> **Exercise aim**
The answer is one number: how many lines in the data below hold "overall".

> **Information shown**
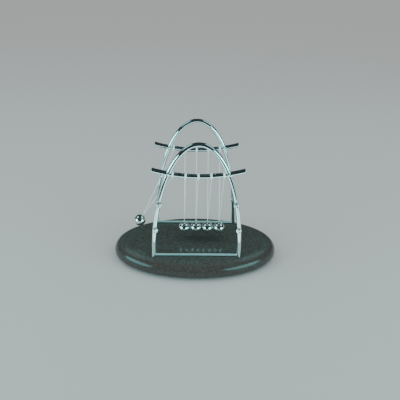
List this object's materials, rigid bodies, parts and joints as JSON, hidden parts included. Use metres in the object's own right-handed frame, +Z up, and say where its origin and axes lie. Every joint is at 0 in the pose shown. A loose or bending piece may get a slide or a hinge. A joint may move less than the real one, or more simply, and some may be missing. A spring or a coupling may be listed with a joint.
{
  "type": "newtons cradle",
  "caption": "Desk Newton's cradle: steel balls on V-shaped threads between two arched wire frames on an oval base, one ball raised.",
  "frame": {"origin": "bottom centre of the base, on the ground", "axes": "+X along the base's long axis and the row of balls, towards the end away from the raised ball; -Y towards the front; +Z up"},
  "size_m": [0.183, 0.112, 0.1503],
  "materials": {
    "base": "black, polished, with a very fine speckle",
    "felt": "black felt",
    "arches": "polished chrome-plated wire",
    "crossbars": "polished chrome, which reflects dark surroundings",
    "studs": "satin",
    "collars": "pale satin nylon",
    "fasteners": "zinc-plated",
    "balls": "polished steel",
    "eyelets": "bright wire",
    "threads": "translucent nylon line"
  },
  "bodies": {
    "frame": {"base": "base", "felt_pad": "felt", "washer_front_left": "fasteners", "nut_front_left": "fasteners", "washer_front_right": "fasteners", "nut_front_right": "fasteners", "washer_rear_left": "fasteners", "nut_rear_left": "fasteners", "washer_rear_right": "fasteners", "nut_rear_right": "fasteners", "front_arch": "arches", "front_bottom_bar": "arches", "front_crossbar": "crossbars", "front_bar_tip_left": "crossbars", "front_bar_tip_right": "crossbars", "front_collar_1": "collars", "front_collar_2": "collars", "front_collar_3": "collars", "front_collar_4": "collars", "front_collar_5": "collars", "stud_front_left_lower": "studs", "stud_front_left_upper": "studs", "stud_front_right_lower": "studs", "stud_front_right_upper": "studs", "rear_arch": "arches", "rear_bottom_bar": "arches", "rear_crossbar": "crossbars", "rear_bar_tip_left": "crossbars", "rear_bar_tip_right": "crossbars", "rear_collar_1": "collars", "rear_collar_2": "collars", "rear_collar_3": "collars", "rear_collar_4": "collars", "rear_collar_5": "collars", "stud_rear_left_lower": "studs", "stud_rear_left_upper": "studs", "stud_rear_right_lower": "studs", "stud_rear_right_upper": "studs"},
    "ball_1": {"ball_1": "balls", "eyelet_1": "eyelets", "thread_1": "threads"},
    "ball_2": {"ball_2": "balls", "eyelet_2": "eyelets", "thread_2": "threads"},
    "ball_3": {"ball_3": "balls", "eyelet_3": "eyelets", "thread_3": "threads"},
    "ball_4": {"ball_4": "balls", "eyelet_4": "eyelets", "thread_4": "threads"},
    "ball_5": {"ball_5": "balls", "eyelet_5": "eyelets", "thread_5": "threads"}
  },
  "joints": [
    {"name": "ball_1_swing", "type": "hinge", "parent": "frame", "child": "ball_1", "pos_m": [-0.026, 0, 0.11239], "axis": [0, 1, 0], "range_deg": [-28.2, 22]},
    {"name": "ball_2_swing", "type": "hinge", "parent": "frame", "child": "ball_2", "pos_m": [-0.013, 0, 0.11089], "axis": [0, 1, 0], "range_deg": [-0.22, 28.4]},
    {"name": "ball_3_swing", "type": "hinge", "parent": "frame", "child": "ball_3", "pos_m": [0, 0, 0.1104], "axis": [0, 1, 0], "range_deg": [-0.22, 0.22]},
    {"name": "ball_4_swing", "type": "hinge", "parent": "frame", "child": "ball_4", "pos_m": [0.013, 0, 0.11089], "axis": [0, 1, 0], "range_deg": [-0.22, 0.22]},
    {"name": "ball_5_swing", "type": "hinge", "parent": "frame", "child": "ball_5", "pos_m": [0.026, 0, 0.11239], "axis": [0, 1, 0], "range_deg": [-50, 0.21]}
  ]
}
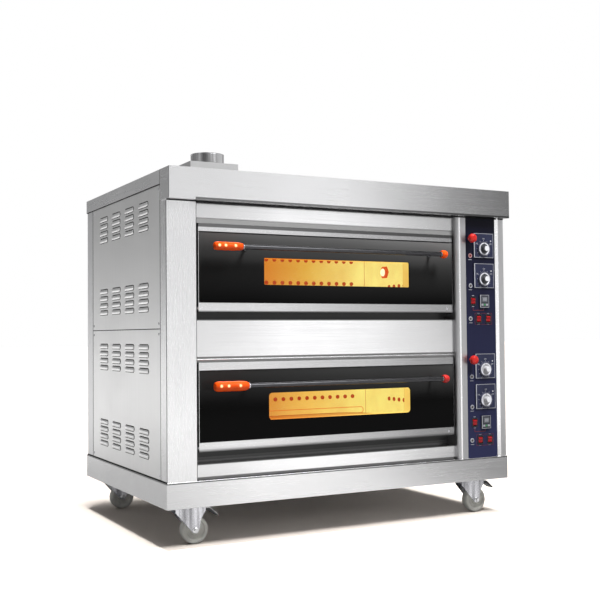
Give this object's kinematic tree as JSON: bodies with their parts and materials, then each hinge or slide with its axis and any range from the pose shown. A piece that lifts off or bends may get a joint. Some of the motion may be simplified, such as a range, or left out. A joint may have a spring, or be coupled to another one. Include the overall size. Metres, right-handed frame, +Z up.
{
  "type": "deck oven",
  "caption": "Two-deck bakery oven in stainless sheet: drop-down glass doors with bar handles, side control column, louvred sides, top flue and braked swivel casters.",
  "frame": {"origin": "centre of the overall box, at floor level", "axes": "+Z up, doors and controls face -Y, +X to the right as seen from the front"},
  "size_m": [1.356, 0.9395, 1.3734],
  "materials": {
    "black": "black pedal",
    "burner": "heated steel tube",
    "chrome": "bright bar",
    "glass": "black printed outer glass with a clear window",
    "hearth": "matt baking plate",
    "liner": "chamber sheet, lit warm",
    "navy": "dark blue satin panel",
    "nylon": "off-white nylon",
    "orange": "orange-red handle plastic",
    "plate": "dark thermostat plate",
    "red": "red knob and rocker plastic",
    "silver": "silver dial",
    "steel": "brushed stainless sheet",
    "timer": "dark timer case",
    "zinc": "zinc plated pressed steel"
  },
  "bodies": {
    "cabinet": {"base_plinth": "steel", "hood_fascia": "steel", "hood_cover": "steel", "flue": "steel", "left_post": "steel", "right_post": "steel", "back_panel": "steel", "side_left_lower": "steel", "side_left_upper": "steel", "side_right_lower": "steel", "side_right_upper": "steel", "front_strip_top": "steel", "front_strip_middle": "steel", "front_strip_bottom": "steel", "control_trim": "steel", "control_panel": "navy", "chamber_liner_lower": "liner", "hearth_lower": "hearth", "burner_tube_lower": "burner", "timer_lower": "timer", "thermostat_lower_1": "plate", "thermostat_lower_2": "plate", "chamber_liner_upper": "liner", "hearth_upper": "hearth", "burner_tube_upper": "burner", "timer_upper": "timer", "thermostat_upper_1": "plate", "thermostat_upper_2": "plate"},
    "door_lower": {"door_frame_lower": "steel", "door_glass_lower": "glass", "handle_rod_lower": "chrome", "handle_grip_lower": "orange", "handle_cap_lower": "orange"},
    "dial_lower_1": {"dial_lower_1": "silver"},
    "dial_lower_2": {"dial_lower_2": "silver"},
    "pull_knob_lower": {"pull_knob_lower": "red"},
    "rocker_lower_1": {"rocker_lower_1": "red"},
    "rocker_lower_2": {"rocker_lower_2": "red"},
    "rocker_lower_3": {"rocker_lower_3": "red"},
    "door_upper": {"door_frame_upper": "steel", "door_glass_upper": "glass", "handle_rod_upper": "chrome", "handle_grip_upper": "orange", "handle_cap_upper": "orange"},
    "dial_upper_1": {"dial_upper_1": "silver"},
    "dial_upper_2": {"dial_upper_2": "silver"},
    "pull_knob_upper": {"pull_knob_upper": "red"},
    "rocker_upper_1": {"rocker_upper_1": "red"},
    "rocker_upper_2": {"rocker_upper_2": "red"},
    "rocker_upper_3": {"rocker_upper_3": "red"},
    "fork_front_left": {"caster_fork_front_left": "zinc"},
    "wheel_front_left": {"caster_wheel_front_left": "nylon"},
    "pedal_front_left": {"brake_pedal_front_left": "black"},
    "fork_front_right": {"caster_fork_front_right": "zinc"},
    "wheel_front_right": {"caster_wheel_front_right": "nylon"},
    "pedal_front_right": {"brake_pedal_front_right": "black"},
    "fork_rear_left": {"caster_fork_rear_left": "zinc"},
    "wheel_rear_left": {"caster_wheel_rear_left": "nylon"},
    "fork_rear_right": {"caster_fork_rear_right": "zinc"},
    "wheel_rear_right": {"caster_wheel_rear_right": "nylon"}
  },
  "joints": [
    {"name": "door_lower_hinge", "type": "hinge", "parent": "cabinet", "child": "door_lower", "pos_m": [0, -0.39225, 0.3135], "axis": [1, 0, 0], "range_deg": [0, 90]},
    {"name": "dial_lower_1_turn", "type": "hinge", "parent": "cabinet", "child": "dial_lower_1", "pos_m": [0.5783, -0.42425, 0.5405], "axis": [0, 1, 0], "range_deg": [0, 300]},
    {"name": "dial_lower_2_turn", "type": "hinge", "parent": "cabinet", "child": "dial_lower_2", "pos_m": [0.5783, -0.42425, 0.4275], "axis": [0, 1, 0], "range_deg": [0, 300]},
    {"name": "pull_knob_lower_slide", "type": "slide", "parent": "cabinet", "child": "pull_knob_lower", "axis": [0, -1, 0], "range_m": [0, 0.05]},
    {"name": "rocker_lower_1_rock", "type": "hinge", "parent": "cabinet", "child": "rocker_lower_1", "pos_m": [0.5288, -0.41775, 0.3445], "axis": [-1, 0, 0], "range_deg": [0, 16]},
    {"name": "rocker_lower_2_rock", "type": "hinge", "parent": "cabinet", "child": "rocker_lower_2", "pos_m": [0.5538, -0.41775, 0.2785], "axis": [-1, 0, 0], "range_deg": [0, 16]},
    {"name": "rocker_lower_3_rock", "type": "hinge", "parent": "cabinet", "child": "rocker_lower_3", "pos_m": [0.5983, -0.41775, 0.2785], "axis": [-1, 0, 0], "range_deg": [0, 16]},
    {"name": "door_upper_hinge", "type": "hinge", "parent": "cabinet", "child": "door_upper", "pos_m": [0, -0.39225, 0.7635], "axis": [1, 0, 0], "range_deg": [0, 90]},
    {"name": "dial_upper_1_turn", "type": "hinge", "parent": "cabinet", "child": "dial_upper_1", "pos_m": [0.5783, -0.42425, 0.9905], "axis": [0, 1, 0], "range_deg": [0, 300]},
    {"name": "dial_upper_2_turn", "type": "hinge", "parent": "cabinet", "child": "dial_upper_2", "pos_m": [0.5783, -0.42425, 0.8775], "axis": [0, 1, 0], "range_deg": [0, 300]},
    {"name": "pull_knob_upper_slide", "type": "slide", "parent": "cabinet", "child": "pull_knob_upper", "axis": [0, -1, 0], "range_m": [0, 0.05]},
    {"name": "rocker_upper_1_rock", "type": "hinge", "parent": "cabinet", "child": "rocker_upper_1", "pos_m": [0.5288, -0.41775, 0.7945], "axis": [-1, 0, 0], "range_deg": [0, 16]},
    {"name": "rocker_upper_2_rock", "type": "hinge", "parent": "cabinet", "child": "rocker_upper_2", "pos_m": [0.5538, -0.41775, 0.7285], "axis": [-1, 0, 0], "range_deg": [0, 16]},
    {"name": "rocker_upper_3_rock", "type": "hinge", "parent": "cabinet", "child": "rocker_upper_3", "pos_m": [0.5983, -0.41775, 0.7285], "axis": [-1, 0, 0], "range_deg": [0, 16]},
    {"name": "swivel_front_left", "type": "hinge", "parent": "cabinet", "child": "fork_front_left", "pos_m": [-0.588, -0.34025, 0.126], "axis": [0, 0, 1], "continuous": true},
    {"name": "roll_front_left", "type": "hinge", "parent": "fork_front_left", "child": "wheel_front_left", "pos_m": [-0.555, -0.34025, 0.046], "axis": [0, 1, 0], "continuous": true},
    {"name": "brake_front_left", "type": "hinge", "parent": "fork_front_left", "child": "pedal_front_left", "pos_m": [-0.5166, -0.34025, 0.1101], "axis": [0, 1, 0], "range_deg": [0, 12]},
    {"name": "swivel_front_right", "type": "hinge", "parent": "cabinet", "child": "fork_front_right", "pos_m": [0.55, -0.34025, 0.126], "axis": [0, 0, 1], "continuous": true},
    {"name": "roll_front_right", "type": "hinge", "parent": "fork_front_right", "child": "wheel_front_right", "pos_m": [0.583, -0.34025, 0.046], "axis": [0, 1, 0], "continuous": true},
    {"name": "brake_front_right", "type": "hinge", "parent": "fork_front_right", "child": "pedal_front_right", "pos_m": [0.6214, -0.34025, 0.1101], "axis": [0, 1, 0], "range_deg": [0, 12]},
    {"name": "swivel_rear_left", "type": "hinge", "parent": "cabinet", "child": "fork_rear_left", "pos_m": [-0.588, 0.41675, 0.126], "axis": [0, 0, 1], "continuous": true},
    {"name": "roll_rear_left", "type": "hinge", "parent": "fork_rear_left", "child": "wheel_rear_left", "pos_m": [-0.555, 0.41675, 0.046], "axis": [0, 1, 0], "continuous": true},
    {"name": "swivel_rear_right", "type": "hinge", "parent": "cabinet", "child": "fork_rear_right", "pos_m": [0.55, 0.41675, 0.126], "axis": [0, 0, 1], "continuous": true},
    {"name": "roll_rear_right", "type": "hinge", "parent": "fork_rear_right", "child": "wheel_rear_right", "pos_m": [0.583, 0.41675, 0.046], "axis": [0, 1, 0], "continuous": true}
  ]
}
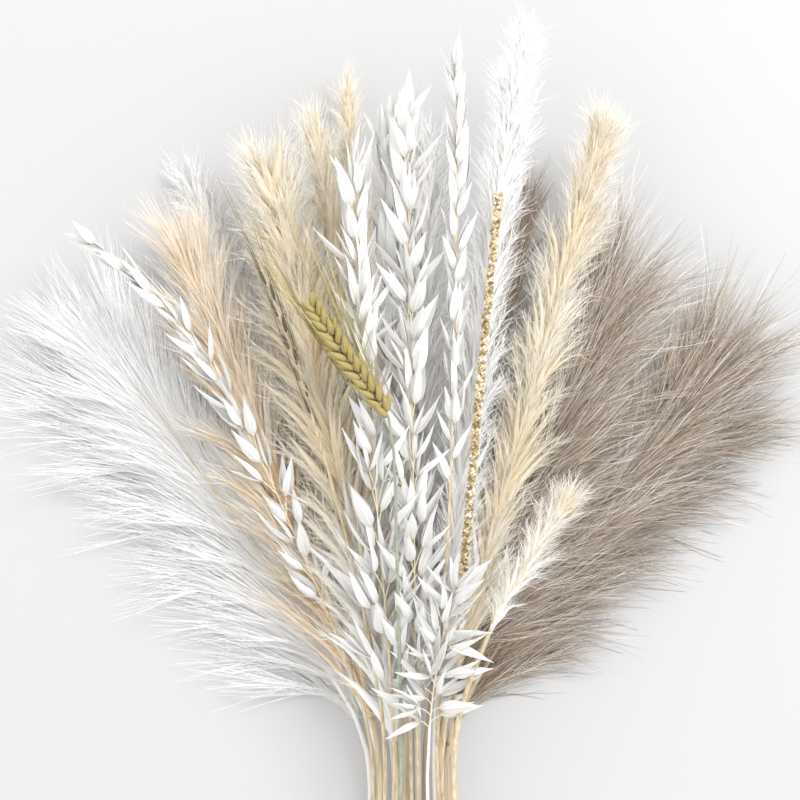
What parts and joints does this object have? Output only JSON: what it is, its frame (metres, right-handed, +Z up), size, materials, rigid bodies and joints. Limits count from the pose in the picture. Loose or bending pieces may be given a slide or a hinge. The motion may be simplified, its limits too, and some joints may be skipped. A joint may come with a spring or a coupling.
{
  "type": "bundle of pampas grass",
  "caption": "Bundle of dried pampas and feather grass plumes with oats, wheat and a glittered reed, fanned out from gathered stems and laid flat.",
  "frame": {"origin": "under the middle of the laid-down bundle, on the surface that it rests on", "axes": "+Y from the cut stem ends to the plume tips, +X across the fan, +Z up from the table"},
  "size_m": [0.4276, 0.4862, 0.0986],
  "materials": {
    "white_plume": "fine matt silky hair",
    "cream_plume": "fine matt tufted hair",
    "peach_plume": "fine silky hair",
    "taupe_plume": "fine silky hair",
    "oat_husk": "thin papery bleached husk",
    "wheat": "dry satin husk and beard",
    "dark_ear": "dry dark husk and beard",
    "gold_glitter": "gold glitter grains on a reed",
    "straw_stem": "smooth dry straw",
    "bleached_stem": "smooth bleached straw"
  },
  "bodies": {
    "root": {"white_feather_low": "white_plume", "white_feather_low_stem": "bleached_stem", "white_pampas_back": "white_plume", "white_pampas_back_stem": "bleached_stem", "white_pampas_middle": "white_plume", "white_pampas_middle_stem": "bleached_stem", "taupe_feather_low": "taupe_plume", "taupe_feather_low_stem": "straw_stem", "white_feather_high": "white_plume", "white_feather_high_stem": "bleached_stem", "cream_pampas_thin": "cream_plume", "cream_pampas_thin_stem": "straw_stem", "taupe_feather_narrow": "taupe_plume", "taupe_feather_narrow_stem": "straw_stem", "taupe_feather_middle": "taupe_plume", "taupe_feather_middle_stem": "straw_stem", "peach_pampas": "peach_plume", "peach_pampas_stem": "straw_stem", "cream_pampas_slim": "cream_plume", "cream_pampas_slim_stem": "straw_stem", "taupe_feather_high": "taupe_plume", "taupe_feather_high_stem": "straw_stem", "oats_left": "oat_husk", "oats_left_stem": "straw_stem", "cream_pampas_full": "cream_plume", "cream_pampas_full_stem": "straw_stem", "oats_back": "oat_husk", "oats_back_stem": "straw_stem", "cream_pampas_right": "cream_plume", "cream_pampas_right_stem": "straw_stem", "dark_bearded_ear": "dark_ear", "dark_bearded_ear_stem": "straw_stem", "white_pampas_tall": "white_plume", "white_pampas_tall_stem": "bleached_stem", "oats_front_left": "oat_husk", "oats_front_left_stem": "straw_stem", "oats_front_right": "oat_husk", "oats_front_right_stem": "straw_stem", "oats_tall": "oat_husk", "oats_tall_stem": "straw_stem", "gold_reed": "gold_glitter", "gold_reed_stem": "straw_stem", "wheat_ear": "wheat", "wheat_ear_stem": "straw_stem", "oats_low": "oat_husk", "oats_low_stem": "bleached_stem", "cream_pampas_small": "cream_plume", "cream_pampas_small_stem": "straw_stem"}
  },
  "joints": []
}
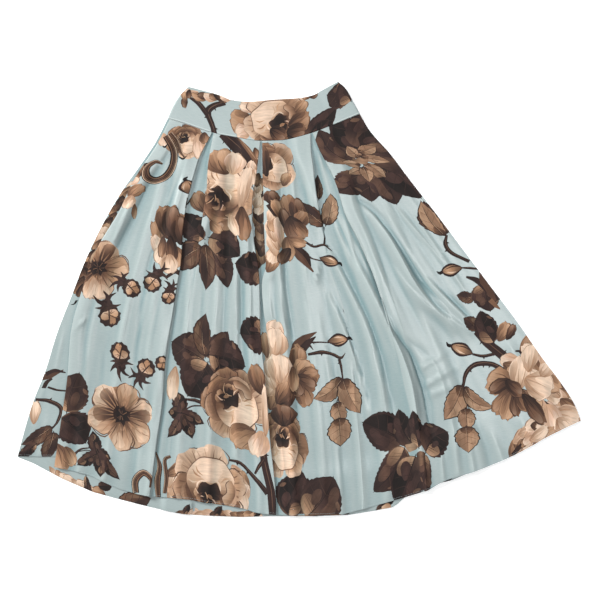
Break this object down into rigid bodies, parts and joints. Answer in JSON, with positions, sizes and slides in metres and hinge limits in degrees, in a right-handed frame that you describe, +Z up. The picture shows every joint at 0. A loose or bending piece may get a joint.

> **Result of the task**
2